Bone Suckin' Sauce was born out of the western North Carolina tradition when real estate appraiser Phil Ford attempted to copy his mother's recipe in 1987. The resulting all-natural sauce was so loved that his sister-in-law, Sandi Ford, along with her husband, convinced him to go into partnership with them to start distribution of it. It was then the sauce was coined "Bone Suckin' Sauce," because it made Sandi suck on the bones to get ever last bit of flavor from them. In only took a couple years for the sauce to really take off, after winning the North Carolina Battle of the Sauces in 1994.

Aroma

This sauce had a pleasant sweet smell, similar to ketchup, but fresher. Notes of vinegar kept it from becoming overly sweet and there was just the faintest hint of smoke—enough to make it smell like barbecue, but not enough to overpower the more natural aromas.

Thickness & Texture

This sauce runs thin—not watery, but not thick by any means. Through the smoky red, semi-transparent base, you can clearly make out chunks of fresh onion and garlic, and the spices give a nice speckling.

Out of the Jar

Spooned straight from jar, this is a really top notch sauce. The taste is so fresh and the balance so perfect, it's hard to believe it was ever bottled. Nothing takes top billing, instead the sweet base holds all the other ingredients—vinegar, mustard, honey, molasses, lemon juicy—in a state where they can be detected individually, but work together seamlessly as a whole. I especially liked the chunks of onion and garlic, something I always wondered why bottled sauces don't have, because it's so common when homemade.

Bone Suckin' Sauce

Slathered & Cooked

The original freshness held up after grilling as well. The thinner sauce resulted in a light coating—even after extra basting—that let the natural flavor of the meat come through and worked to compliment it. I was a little afraid the sweetness might burn too quickly on the grill, but the sauce performed well here too, producing a nice char, but no burn. The sauce lost its only point here though, because it did require additional coatings, and it stayed pretty light colored and transparent, not producing the most beautiful piece of barbecue chicken in the world.

Put to Use

I really can't imagine anything that wouldn't work with this sauce. It tasted fresh and great out of the jar, and the same after cooked, so it's probably safe to go wild and use this every which way. Since the sauce is lighter and not opaque, just remember the meat will show through. Lighter meats, like chicken and pork, that aren't nicely browned may end up looking a little pale in the end, but they should still taste delicious.

Comments

  • 01
  • Bob says
    Nice review and one I must agree with. The Bone Suckin' Sauce works with most meats, love it on ribs!.

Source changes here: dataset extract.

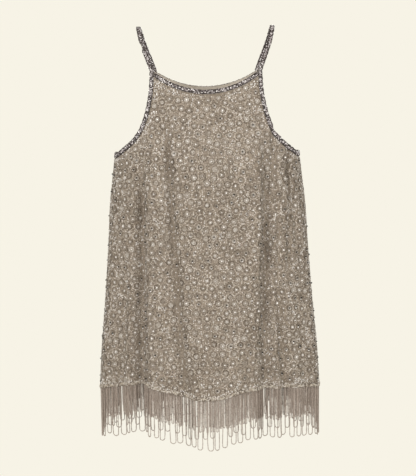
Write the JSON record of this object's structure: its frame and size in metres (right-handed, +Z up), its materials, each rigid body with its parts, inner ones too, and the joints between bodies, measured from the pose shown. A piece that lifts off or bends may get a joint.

    My preference is for their Hot version, nice touch of heat that can be enjoyed even by those who fear the burn .....

    Posted Thu, Aug 19 2010 3:43pm
  • 02
  • Chris says
    I've had a jar of this sitting on our shelves for two months because I just hadn't gotten around to trying it. I've been on a Pork Barrel BBQ and Blueshog kick this year. I'll have to open it up and try it now because it sounds great in your review. Thanks for posting.
    Posted Sun, Aug 22 2010 9:52am
  • 03
  • Amy says
    We cannot do without a jar of this in our home at all times......not to mention the sweet, hot mustard as well!!! Try these products, you will LOVE them!!!!
    Posted Tue, Jan 25 2011 8:53pm
  • 04
  • Dave says
    This is a good sauce to use with older folks and children who go for the sweet taste. A little too sweet for most men but no complaints.

    I usually have some of this along with some Johnny Harris Original for folks who like more tang than sweet.
    Posted Tue, Apr 17 2012 6:48pm
  • 05
  • Jason says
    My wife likes hers served in a shot glass...it's that good.

    Posted Sat, Apr 20 2013 8:20pm
  • 06
  • Diane says
    Lets all jump to 2017!!!!

    They have umpteen ingredients now, and it tastes terrible!
    Since when do companies think everything has to burn your mouth!
    Companies will never learn, when you have something good,
    stick to it!
    Now it's the color of molasses, and you taste very little tomato taste !
    It is no longer great, not even fair!